A mí me reprochó que estuviera ahí con este embarazo, que mi deber era irme junto a los compañeros de la embajada de Cuba. Me hizo saber que había sufrido como en carne propia las provocaciones y agresiones de que había sido víctima la representación diplomática cubana en los últimos meses. Que creía que ese día iban a ser provocados, que podría haber combate. Y que por eso debería estar junto a ellos.

Personalmente nos condujo hacia la puerta de salida por la calle Morandé. Ahí tomó la decisión de pedir un alto al fuego y un jeep militar para que las compañeras pudieran salir sin problema. Minutos antes había barajado la posibilidad de que nos tomaran como rehenes para exigirle una vez más su rendición. Pero nos dijo que de ser capaces de hacer eso, no lo harían vacilar; que, al contrario, esta sería una prueba más ante el pueblo chileno y el mundo entero hasta dónde llegaba la traición y el deshonor del fascismo y que esto sería para él un motivo más para combatir.

Así lo dejamos justo antes de iniciarse el bombardeo aéreo, combatiendo junto a un pequeño grupo de revolucionarios, donde también quedaba, una compañera que se ocultó para combatir con ellos.
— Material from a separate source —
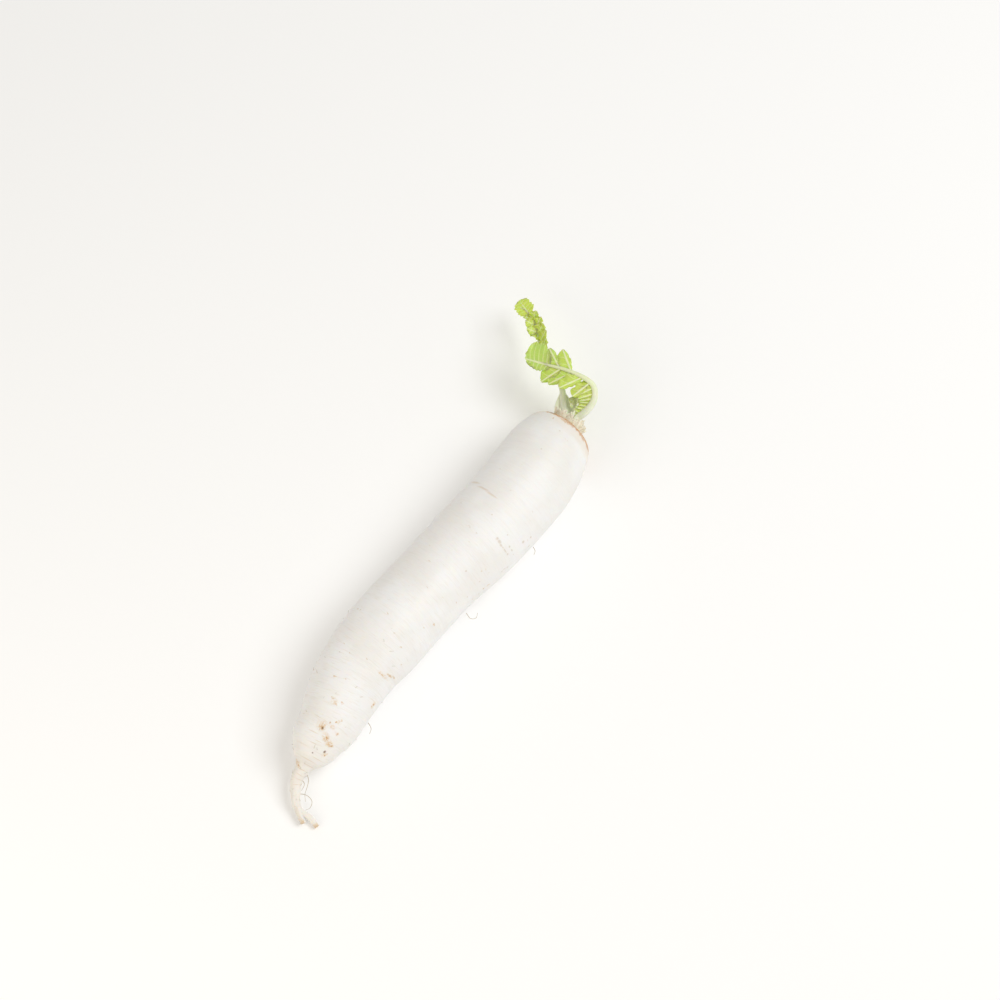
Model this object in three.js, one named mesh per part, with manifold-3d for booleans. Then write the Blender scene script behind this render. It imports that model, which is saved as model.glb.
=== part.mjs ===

Y esta es, compañeros, la imagen que conservo del presidente; esta es la imagen, queridos hermanos de Cuba, que quisiera hoy dejar en la mente y en el corazón de cada uno de ustedes.

Imagen que se levanta con orgullo revolucionario en esta plaza, donde hace solo unos meses alzó su voz emocionada para traerles el mensaje solidario y agradecido de nuestra patria, de nuestros trabajadores, de sus niños, mujeres y ancianos.

En este acto solidario con Chile quisiera decirles lo que me pidió les trasmitiera a ustedes.

Me lo confió en La Moneda bajo el combate: dile a Fidel que yo cumpliré con mi deber.

Dile que hay que lograr la mejor conducción política unitaria para el pueblo de Chile.

Señaló que se iniciaba ese día una larga resistencia y que Cuba y los revolucionarios tendrían que ayudarnos en ella.

Hoy, desde este territorio libre en América, podemos decirle al compañero presidente: tu pueblo no claudicará, tu pueblo no plegará la bandera de la revolución; la lucha a muerte contra el fascismo ha comenzado y terminará el día en que tengamos el Chile libre, soberano, socialista por el que combatiste y entregaste tu vida.

Compañero presidente ¡venceremos!

 

*Discurso de Beatriz Allende, pronunciado en La Habana, el 28 de septiembre de 1973. Tomado del libro Chile: el otro 11 de septiembre (Ocean Sur, 2006).